> **WRITTEN REQUEST**
Every record should be written out exactly, please.

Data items
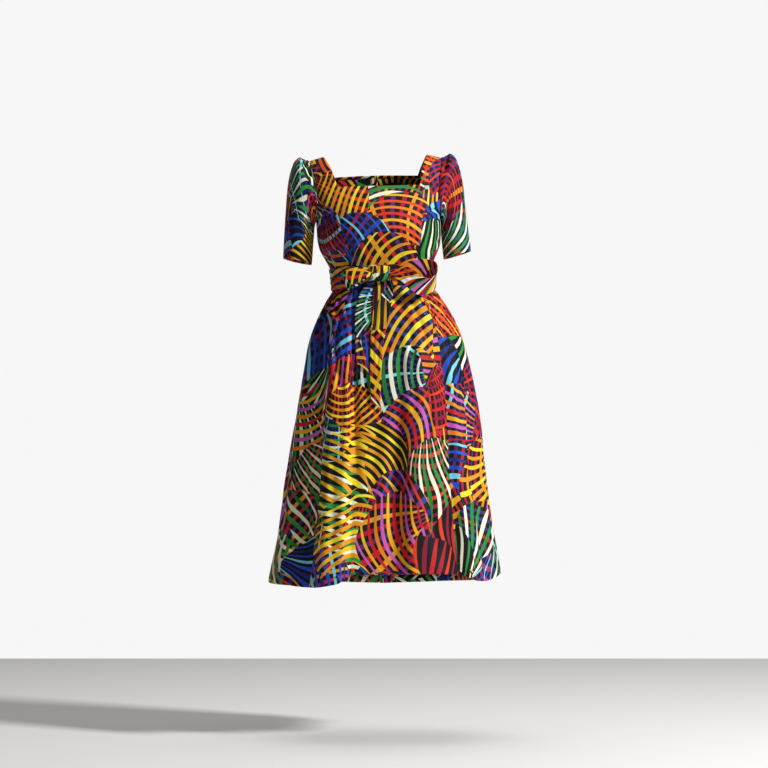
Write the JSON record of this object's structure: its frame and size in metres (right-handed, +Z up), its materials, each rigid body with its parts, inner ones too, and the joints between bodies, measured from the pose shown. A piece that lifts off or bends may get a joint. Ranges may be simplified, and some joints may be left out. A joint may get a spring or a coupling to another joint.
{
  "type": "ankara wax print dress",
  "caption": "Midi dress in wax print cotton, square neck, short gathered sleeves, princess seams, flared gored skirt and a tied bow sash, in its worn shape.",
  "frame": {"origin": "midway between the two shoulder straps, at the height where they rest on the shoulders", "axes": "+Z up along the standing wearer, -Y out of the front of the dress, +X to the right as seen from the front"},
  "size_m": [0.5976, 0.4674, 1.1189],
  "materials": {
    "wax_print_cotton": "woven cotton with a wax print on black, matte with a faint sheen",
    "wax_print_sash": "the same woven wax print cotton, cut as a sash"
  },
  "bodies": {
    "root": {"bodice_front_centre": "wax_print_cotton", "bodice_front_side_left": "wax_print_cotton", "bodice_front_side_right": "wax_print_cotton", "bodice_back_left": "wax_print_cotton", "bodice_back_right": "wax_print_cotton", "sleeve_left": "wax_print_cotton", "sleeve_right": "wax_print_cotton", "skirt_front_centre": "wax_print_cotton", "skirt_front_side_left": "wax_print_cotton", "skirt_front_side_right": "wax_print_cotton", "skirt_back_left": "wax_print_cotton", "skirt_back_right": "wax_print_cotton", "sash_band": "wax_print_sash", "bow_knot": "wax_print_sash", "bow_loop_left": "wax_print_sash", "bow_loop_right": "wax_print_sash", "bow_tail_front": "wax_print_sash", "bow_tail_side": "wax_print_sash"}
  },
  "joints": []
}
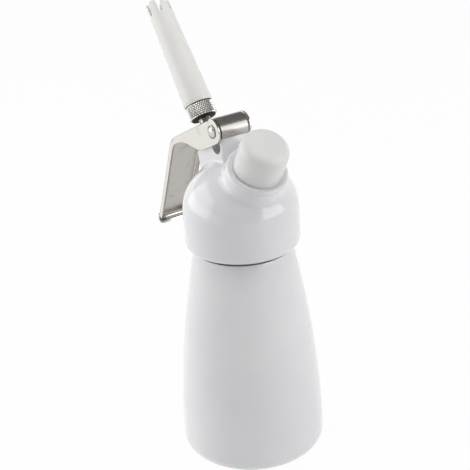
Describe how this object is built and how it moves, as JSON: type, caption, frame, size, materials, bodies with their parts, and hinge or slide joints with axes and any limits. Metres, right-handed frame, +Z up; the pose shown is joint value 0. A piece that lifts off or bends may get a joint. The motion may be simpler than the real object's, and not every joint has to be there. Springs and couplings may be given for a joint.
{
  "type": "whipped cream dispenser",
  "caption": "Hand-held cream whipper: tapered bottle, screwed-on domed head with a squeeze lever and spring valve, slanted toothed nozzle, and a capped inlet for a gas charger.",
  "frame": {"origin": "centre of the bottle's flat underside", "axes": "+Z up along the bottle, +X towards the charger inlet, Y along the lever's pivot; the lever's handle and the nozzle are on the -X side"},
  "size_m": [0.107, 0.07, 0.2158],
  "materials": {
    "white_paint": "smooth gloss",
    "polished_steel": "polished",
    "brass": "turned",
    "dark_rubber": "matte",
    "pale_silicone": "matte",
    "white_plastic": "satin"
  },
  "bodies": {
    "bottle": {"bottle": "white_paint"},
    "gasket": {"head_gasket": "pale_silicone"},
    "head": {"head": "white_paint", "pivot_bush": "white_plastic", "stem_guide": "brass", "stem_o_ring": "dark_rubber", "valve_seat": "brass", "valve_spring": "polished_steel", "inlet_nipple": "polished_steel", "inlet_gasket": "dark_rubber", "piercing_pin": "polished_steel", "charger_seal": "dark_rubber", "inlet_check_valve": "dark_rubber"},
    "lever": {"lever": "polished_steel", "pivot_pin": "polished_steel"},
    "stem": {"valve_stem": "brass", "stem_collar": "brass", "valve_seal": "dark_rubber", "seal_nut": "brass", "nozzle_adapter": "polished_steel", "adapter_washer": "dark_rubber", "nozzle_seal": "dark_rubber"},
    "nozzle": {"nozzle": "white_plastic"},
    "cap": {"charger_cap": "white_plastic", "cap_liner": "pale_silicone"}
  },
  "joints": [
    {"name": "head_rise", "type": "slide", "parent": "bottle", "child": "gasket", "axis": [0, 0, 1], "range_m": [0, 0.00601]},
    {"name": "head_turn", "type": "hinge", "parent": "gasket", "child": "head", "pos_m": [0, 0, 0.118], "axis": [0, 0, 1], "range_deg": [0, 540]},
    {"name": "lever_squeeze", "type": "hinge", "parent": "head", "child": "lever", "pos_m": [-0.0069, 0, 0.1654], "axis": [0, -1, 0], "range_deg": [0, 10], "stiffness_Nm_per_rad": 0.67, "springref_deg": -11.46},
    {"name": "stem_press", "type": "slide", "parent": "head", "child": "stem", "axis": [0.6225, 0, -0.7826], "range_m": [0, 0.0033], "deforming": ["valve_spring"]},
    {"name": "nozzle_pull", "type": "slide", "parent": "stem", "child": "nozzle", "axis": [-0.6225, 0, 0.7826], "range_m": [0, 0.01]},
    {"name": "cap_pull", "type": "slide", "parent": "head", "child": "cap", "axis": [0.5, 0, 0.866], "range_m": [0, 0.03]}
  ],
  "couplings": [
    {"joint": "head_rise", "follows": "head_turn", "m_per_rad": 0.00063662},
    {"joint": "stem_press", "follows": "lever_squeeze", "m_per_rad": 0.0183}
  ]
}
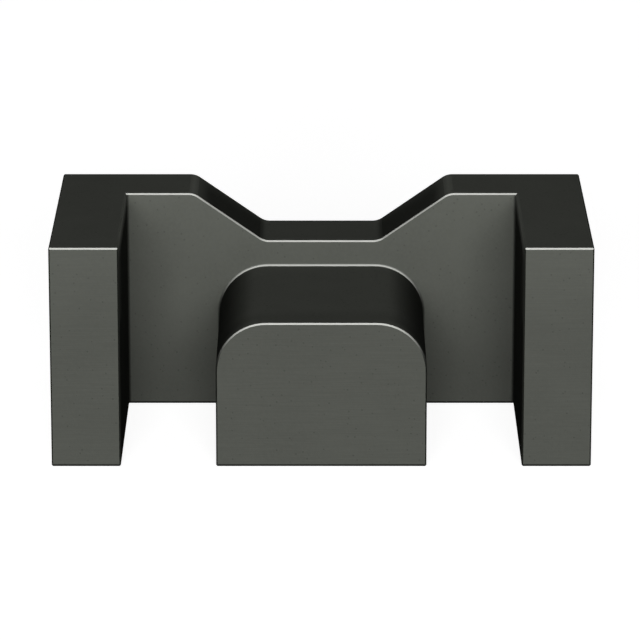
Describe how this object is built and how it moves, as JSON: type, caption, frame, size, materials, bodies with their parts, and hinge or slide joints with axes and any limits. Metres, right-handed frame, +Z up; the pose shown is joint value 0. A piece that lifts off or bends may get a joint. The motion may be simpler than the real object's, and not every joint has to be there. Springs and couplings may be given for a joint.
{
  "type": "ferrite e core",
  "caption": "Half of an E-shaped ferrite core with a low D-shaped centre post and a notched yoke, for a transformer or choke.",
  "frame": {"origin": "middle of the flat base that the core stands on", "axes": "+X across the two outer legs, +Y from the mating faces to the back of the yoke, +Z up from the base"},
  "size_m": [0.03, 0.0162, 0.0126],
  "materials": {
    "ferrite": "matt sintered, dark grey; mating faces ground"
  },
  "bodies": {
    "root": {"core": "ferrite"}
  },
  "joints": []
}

> **EXERCISE RESPONSE**
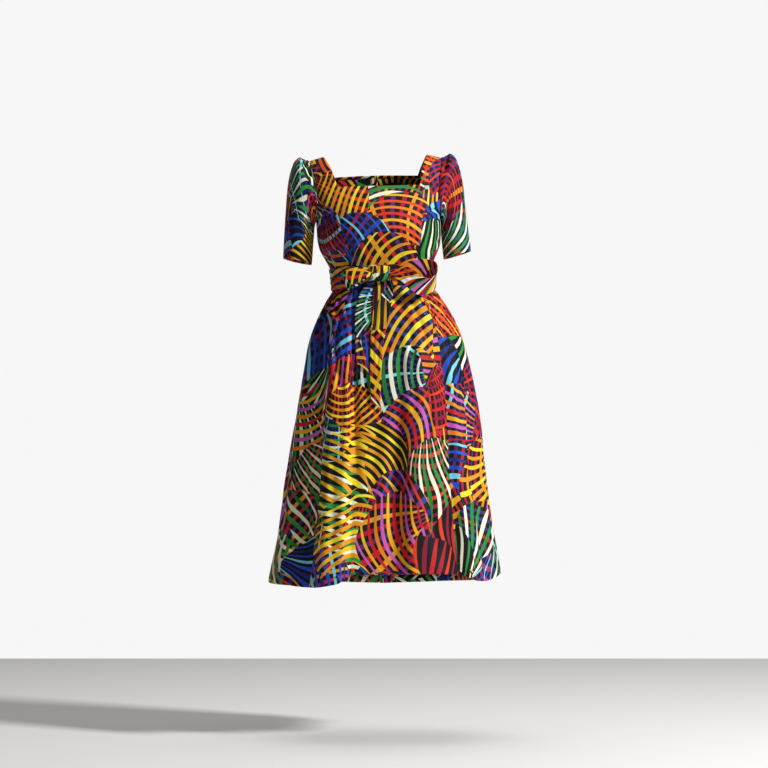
Write the JSON record of this object's structure: its frame and size in metres (right-handed, +Z up), its materials, each rigid body with its parts, inner ones too, and the joints between bodies, measured from the pose shown. A piece that lifts off or bends may get a joint. Ranges may be simplified, and some joints may be left out. A joint may get a spring or a coupling to another joint.
{
  "type": "ankara wax print dress",
  "caption": "Midi dress in wax print cotton, square neck, short gathered sleeves, princess seams, flared gored skirt and a tied bow sash, in its worn shape.",
  "frame": {"origin": "midway between the two shoulder straps, at the height where they rest on the shoulders", "axes": "+Z up along the standing wearer, -Y out of the front of the dress, +X to the right as seen from the front"},
  "size_m": [0.5976, 0.4674, 1.1189],
  "materials": {
    "wax_print_cotton": "woven cotton with a wax print on black, matte with a faint sheen",
    "wax_print_sash": "the same woven wax print cotton, cut as a sash"
  },
  "bodies": {
    "root": {"bodice_front_centre": "wax_print_cotton", "bodice_front_side_left": "wax_print_cotton", "bodice_front_side_right": "wax_print_cotton", "bodice_back_left": "wax_print_cotton", "bodice_back_right": "wax_print_cotton", "sleeve_left": "wax_print_cotton", "sleeve_right": "wax_print_cotton", "skirt_front_centre": "wax_print_cotton", "skirt_front_side_left": "wax_print_cotton", "skirt_front_side_right": "wax_print_cotton", "skirt_back_left": "wax_print_cotton", "skirt_back_right": "wax_print_cotton", "sash_band": "wax_print_sash", "bow_knot": "wax_print_sash", "bow_loop_left": "wax_print_sash", "bow_loop_right": "wax_print_sash", "bow_tail_front": "wax_print_sash", "bow_tail_side": "wax_print_sash"}
  },
  "joints": []
}
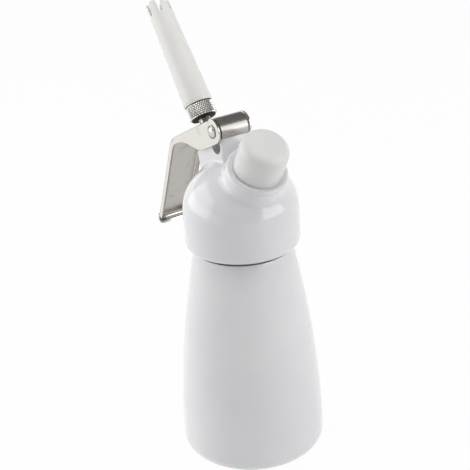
Describe how this object is built and how it moves, as JSON: type, caption, frame, size, materials, bodies with their parts, and hinge or slide joints with axes and any limits. Metres, right-handed frame, +Z up; the pose shown is joint value 0. A piece that lifts off or bends may get a joint. The motion may be simpler than the real object's, and not every joint has to be there. Springs and couplings may be given for a joint.
{
  "type": "whipped cream dispenser",
  "caption": "Hand-held cream whipper: tapered bottle, screwed-on domed head with a squeeze lever and spring valve, slanted toothed nozzle, and a capped inlet for a gas charger.",
  "frame": {"origin": "centre of the bottle's flat underside", "axes": "+Z up along the bottle, +X towards the charger inlet, Y along the lever's pivot; the lever's handle and the nozzle are on the -X side"},
  "size_m": [0.107, 0.07, 0.2158],
  "materials": {
    "white_paint": "smooth gloss",
    "polished_steel": "polished",
    "brass": "turned",
    "dark_rubber": "matte",
    "pale_silicone": "matte",
    "white_plastic": "satin"
  },
  "bodies": {
    "bottle": {"bottle": "white_paint"},
    "gasket": {"head_gasket": "pale_silicone"},
    "head": {"head": "white_paint", "pivot_bush": "white_plastic", "stem_guide": "brass", "stem_o_ring": "dark_rubber", "valve_seat": "brass", "valve_spring": "polished_steel", "inlet_nipple": "polished_steel", "inlet_gasket": "dark_rubber", "piercing_pin": "polished_steel", "charger_seal": "dark_rubber", "inlet_check_valve": "dark_rubber"},
    "lever": {"lever": "polished_steel", "pivot_pin": "polished_steel"},
    "stem": {"valve_stem": "brass", "stem_collar": "brass", "valve_seal": "dark_rubber", "seal_nut": "brass", "nozzle_adapter": "polished_steel", "adapter_washer": "dark_rubber", "nozzle_seal": "dark_rubber"},
    "nozzle": {"nozzle": "white_plastic"},
    "cap": {"charger_cap": "white_plastic", "cap_liner": "pale_silicone"}
  },
  "joints": [
    {"name": "head_rise", "type": "slide", "parent": "bottle", "child": "gasket", "axis": [0, 0, 1], "range_m": [0, 0.00601]},
    {"name": "head_turn", "type": "hinge", "parent": "gasket", "child": "head", "pos_m": [0, 0, 0.118], "axis": [0, 0, 1], "range_deg": [0, 540]},
    {"name": "lever_squeeze", "type": "hinge", "parent": "head", "child": "lever", "pos_m": [-0.0069, 0, 0.1654], "axis": [0, -1, 0], "range_deg": [0, 10], "stiffness_Nm_per_rad": 0.67, "springref_deg": -11.46},
    {"name": "stem_press", "type": "slide", "parent": "head", "child": "stem", "axis": [0.6225, 0, -0.7826], "range_m": [0, 0.0033], "deforming": ["valve_spring"]},
    {"name": "nozzle_pull", "type": "slide", "parent": "stem", "child": "nozzle", "axis": [-0.6225, 0, 0.7826], "range_m": [0, 0.01]},
    {"name": "cap_pull", "type": "slide", "parent": "head", "child": "cap", "axis": [0.5, 0, 0.866], "range_m": [0, 0.03]}
  ],
  "couplings": [
    {"joint": "head_rise", "follows": "head_turn", "m_per_rad": 0.00063662},
    {"joint": "stem_press", "follows": "lever_squeeze", "m_per_rad": 0.0183}
  ]
}
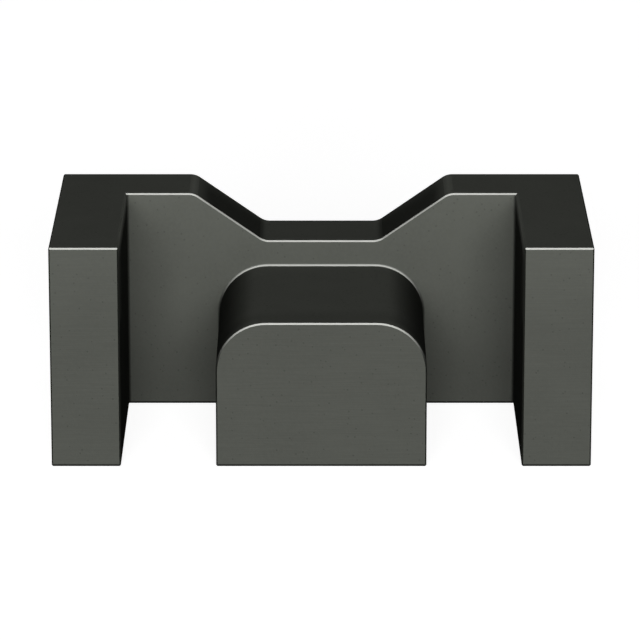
Describe how this object is built and how it moves, as JSON: type, caption, frame, size, materials, bodies with their parts, and hinge or slide joints with axes and any limits. Metres, right-handed frame, +Z up; the pose shown is joint value 0. A piece that lifts off or bends may get a joint. The motion may be simpler than the real object's, and not every joint has to be there. Springs and couplings may be given for a joint.
{
  "type": "ferrite e core",
  "caption": "Half of an E-shaped ferrite core with a low D-shaped centre post and a notched yoke, for a transformer or choke.",
  "frame": {"origin": "middle of the flat base that the core stands on", "axes": "+X across the two outer legs, +Y from the mating faces to the back of the yoke, +Z up from the base"},
  "size_m": [0.03, 0.0162, 0.0126],
  "materials": {
    "ferrite": "matt sintered, dark grey; mating faces ground"
  },
  "bodies": {
    "root": {"core": "ferrite"}
  },
  "joints": []
}